There is also a cycle of poems inspired by my reading of Dastanbuy the memoir which Mirza Ghalib composed after the terrible incidents of 1857. He was in Delhi at the time and lived first hand through what the British did to the city, razing down whole sections of it, hanging people in the streets from lamp posts. All this in response to the Indian Rebellion which some call the first War of Independence. In the poem 'Lost Garden ' I imagine Ghalib, the great Urdu poet coming to visit me in my dead grandmother’s garden, in Kerala, in the southernmost state of India. And he invokes Mecca and Manhattan in the same breath. Of course Ghalib in the written record never refers to Manhattan, how could he? But I needed him to, I needed to bring my worlds together. The poem has him address a girl whose wrists are stumps. Wrists as stumps? It runs through my work, that image, not sure why. The woman poet with her hands cut off. Some old childhood fear perhaps.

RW: I am very moved by what you name as the “space of evacuation,” particularly as this points to the ontological realm in which your poetry resides. Maybe this is the shift I see evolving in the work, how you are working more directly with an understanding of this fictional fabric, a material zone that forces us not only to feel, but to touch what you have captured, if even, ever so slightly, whereas in an earlier poem, ‘Gold Horizon,’ in the 2002 book Illiterate Heart the speaker is actually wrestling with another figure in the middle of the poem, and she announces, “Our thrashing is not nice/Her ankle stumps shove against my eyes/…” Perhaps the old childhood fear is enacted, pushed away, released into the space of evacuation as another way to contend with loss. In ‘Water Crossing,’ you write,

"Handprints flowered on bedroom walls
Thumbs cut off, ancient marks of mutilation,

Wrists the color of glaciers before they split
And water poured into the open fields."

What’s so exciting about this is how you enact the terrain of the poem as a meditation through violence, where mutilation, now, moves from the speaker fighting, wresting another kind of reckoning. It’s as if you’re simultaneously meditating within the site of loss, itself, and revealing it through a complex relationship between what’s witnessed and rendered. There is a stunning connection between your earlier and the later poems as they engage with the severed body. Where “stumps shoved against the eyes” now we have “Handprints flowered,” and “Wrists the colors of glaciers before they split.” Perhaps this begins to exemplify your delicate strokes, your carefully brushing into view the time and space of violence, what happens before, what remains, and what’s captured in the fluid and embodied terrain you encounter.

It reminds me of how once when we were in Central Park, and we were talking about form, poetry, visual art, and you pointed out how everything was moving around us, that the rocks, in their own time, were shifting around us, the water around us, too, and the air we breathe—your pointing out that nothing was solid, or still, another sort of evacuation, elements “scattering” the assumed sense logic:

"Everything is broken and numinous."

Indeed, so where does the poet go, when one is blown away, blown apart, derailed, sensorium displaced by events outside of our control. How has your relationship to the poem changed of late? Or has it?
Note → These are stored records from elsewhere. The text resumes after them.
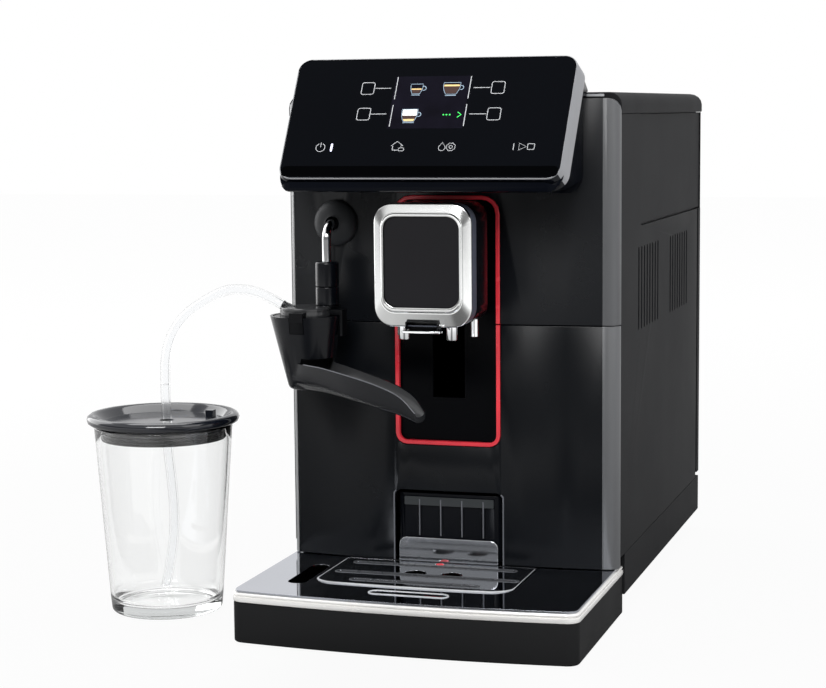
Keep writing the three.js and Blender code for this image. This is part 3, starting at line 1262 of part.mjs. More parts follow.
function spoutBody() {
  const half = SPOUT_HALF - FIT;
  const front = RING_BACK + FIT;
  const block = slabY(oblong(-half, BODY_LOW, half, SPOUT_HIGH - FIT, SPOUT_RADIUS), front, SPOUT_BACK);
  const plan = slab(outline([
    [-half, front], [half, front],
    [half, SPOUT_BACK, SPOUT_RADIUS / 2], [-half, SPOUT_BACK, SPOUT_RADIUS / 2],
  ]), 0, TOP);
  const neck = box(-NECK_HALF, SPOUT_BACK - OVER, NECK_LOW, NECK_HALF, NECK_BACK + SLIDER_THICK, NECK_HIGH);
  const slider = box(
    -SLIDER_HALF, NECK_BACK, NECK_LOW - OVER, SLIDER_HALF, NECK_BACK + SLIDER_THICK, NECK_HIGH + OVER);
  const tab = slabY(
    oblong(-TAB_HALF, TAB_LOW, TAB_HALF, TAB_LOW + TAB_HALF / 2), SPOUT_FRONT + FIT, front + OVER);
  const slims = [-1, 1].map((side) => {
    const outlet = round(SLIM_RADIUS, COARSE, SLIM_LOW, BODY_LOW + OVER, side * SLIM_X, SLIM_Y);
    const bore = round(SLIM_RADIUS / 2, COARSE, SLIM_LOW - OVER, BODY_LOW, side * SLIM_X, SLIM_Y);
    return cut(outlet, bore);
  });
  return join(block.intersect(plan), neck, slider, tab, ...slims);
}

function spoutLip() {
  return slab(
    oblong(-LIP_HALF, SPOUT_FRONT - THIN + FIT, LIP_HALF, SPOUT_FRONT - THIN + LIP_DEEP, THIN),
    LIP_LOW, TAB_LOW - FIT);
}

function nozzle() {
  const top = BODY_LOW - FIT;
  return turned([
    [0, NOZZLE_LOW + OVER], [BORE, NOZZLE_LOW + OVER], [BORE, NOZZLE_LOW],
    [NOZZLE_RADIUS - RUN, NOZZLE_LOW],
    [NOZZLE_RADIUS, NOZZLE_LOW + RUN], [NOZZLE_RADIUS, top], [0, top],
  ], ROUND);
}

function trayPlan(inset, back) {
  return bowedPlan(TRAY_HALF - inset, inset, TRAY_BOW, back, TRAY_RADIUS - inset);
}

function traySkirt() {
  return cut(
    slab(trayPlan(0, TRAY_BACK), SKIRT_LOW, TRIM_LOW - FIT),
    slab(trayPlan(WALL, TRAY_BACK + OVER), SKIRT_LOW - OVER, TRIM_LOW + OVER));
}

function trayTrim() {
  return cut(
    slab(trayPlan(-TRIM_PROUD, TRAY_BACK), TRIM_LOW, TRIM_HIGH),
    slab(trayPlan(WALL, TRAY_BACK + OVER), TRIM_LOW - OVER, TRIM_HIGH + OVER));
}

function trayBasin() {
  const inset = WALL + FIT;
  const inner = inset + BASIN_WALL;
  const shell = cut(
    slab(trayPlan(inset, BASIN_BACK), BASIN_LOW, BASIN_TOP),
    slab(trayPlan(inner, BASIN_BACK - BASIN_WALL), BASIN_LOW + BASIN_WALL, BASIN_TOP + OVER));
  const carrier = box(
    -BIN_HALF + OVER, BASIN_BACK - BASIN_WALL, BASIN_TOP - BASIN_WALL,
    BIN_HALF - OVER, BIN_BACK, BIN_LOW - FIT);
  return join(shell, carrier);
}

function grillePlan(grow) {
  const bow = THIN;
  return outline([
    [GRILLE_LEFT - grow, GRILLE_FRONT + bow - grow, GRILLE_RADIUS],
    [(GRILLE_LEFT + GRILLE_RIGHT) / 2, GRILLE_FRONT - grow],
    [GRILLE_RIGHT + grow, GRILLE_FRONT + bow - grow, GRILLE_RADIUS],
    [GRILLE_RIGHT + grow, GRILLE_BACK + grow, WALL], [GRILLE_LEFT - grow, GRILLE_BACK + grow, WALL],
  ]);
}

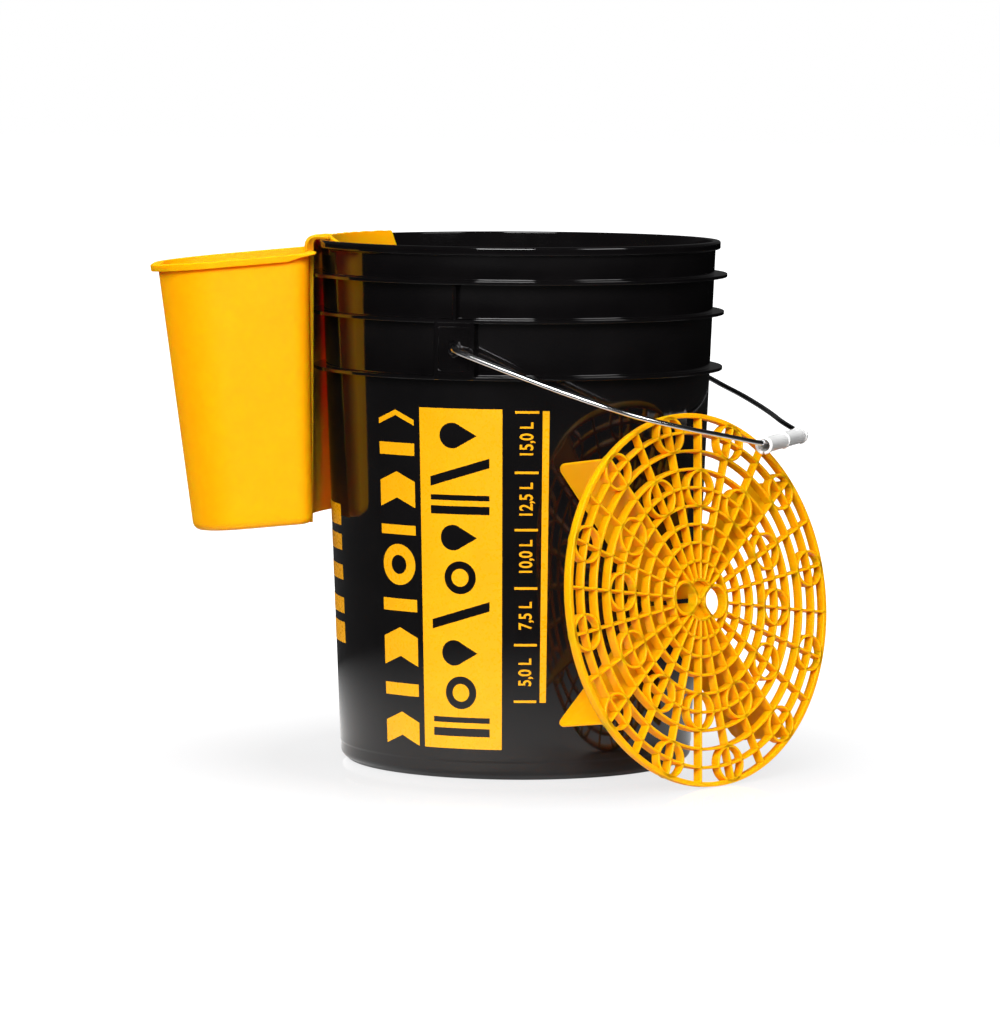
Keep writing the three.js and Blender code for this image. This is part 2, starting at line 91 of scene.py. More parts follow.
class Shape:
    """Points and faces that gather into one mesh."""

    def __init__(self):
        self.points = []
        self.faces = []

    def add(self, points, faces, matrix=None):
        base = len(self.points)
        self.points += [matrix @ Vector(p) if matrix else Vector(p) for p in points]
        self.faces += [[base + i for i in face] for face in faces]
        return self

    def loft(self, loops, matrix=None, start_cap=False, end_cap=False, wrap=False):
        """A skin over loops that have the same number of points."""
        n = len(loops[0])
        points = [p for loop in loops for p in loop]
        rows = len(loops)
        faces = []
        for j in range(rows if wrap else rows - 1):
            a, b = j * n, (j + 1) % rows * n
            faces += [[a + i, a + (i + 1) % n, b + (i + 1) % n, b + i] for i in range(n)]
        if start_cap:
            faces.append(list(range(n))[::-1])
        if end_cap:
            faces.append([(rows - 1) * n + i for i in range(n)])
        return self.add(points, faces, matrix)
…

MA: It's almost as if there’s an invisible music that runs through many different parts of one’s life. The act of writing—it’s almost like making a little breach that allows you to hear it for a moment, and then it vanishes. But there is always musicality, that stitching through of disparate zones which is writing. Imagine this table at which we sit, on which we place our elbows. If you had a river running through it and that was poetry you ought to be able to look into it and see your face. The water would flicker and change, and the waves would flow so your face vanished and there’d be some rocks. I mean poetry really has to offer up that moment of clarity when you see yourself differently. It doesn’t last—it is in the nature of the clarification that the poem becomes ephemeral. Or rather its sense-making is ephemeral. I think that is the grace. It tastes like inspiration, it is fitful and for the moment, and I think that’s alright. I don’t think we could just look into light—we’d all be blinded. Right? These are modulations of being that we aspire to. And sometimes it’s hard. Very hard.

RW: What sort of changes did the manuscript go through as you wrote it?

MA: So many, many! I have notebooks and notebooks. I made a draft manuscript I called `Sand Music’ after one of the Darfur sonnets -- poems that I made based on drawings by children in the war zone. And those were central to the earlier version of the book. I was unable to travel to Sudan, much as I tried. But after I went to Palestine at Sari Nusseibeh’s kind invitation to be Poet in Residence at Al Quds University, my previous sense of the world fell apart. And what I felt and saw and heard there, tore into me, a soft explosion. I wrote poems. One I made at night in the thirteenth century Indian Hospice, the walled residence in Herod's Gate. I called the poem 'Impossible Grace`, it evokes the ancient gates of the city of Jerusalem. The poem was used as the lyric base of the First Al Quds Music award. The composer Stefan Heckel from Austria won the award . I met him when I returned to Jerusalem last year for the first performance. Also within the folio `Jerusalem Poems’ in this new book, I have two poems where the Biblical Isaac is addressed, two poems set in the Ghetto in Venice. This is true to my experience because it is from Venice that I travelled to Jerusalem in that year of journeying. So really it was my present calling, calling me and poetry must be true to that. What else do we have?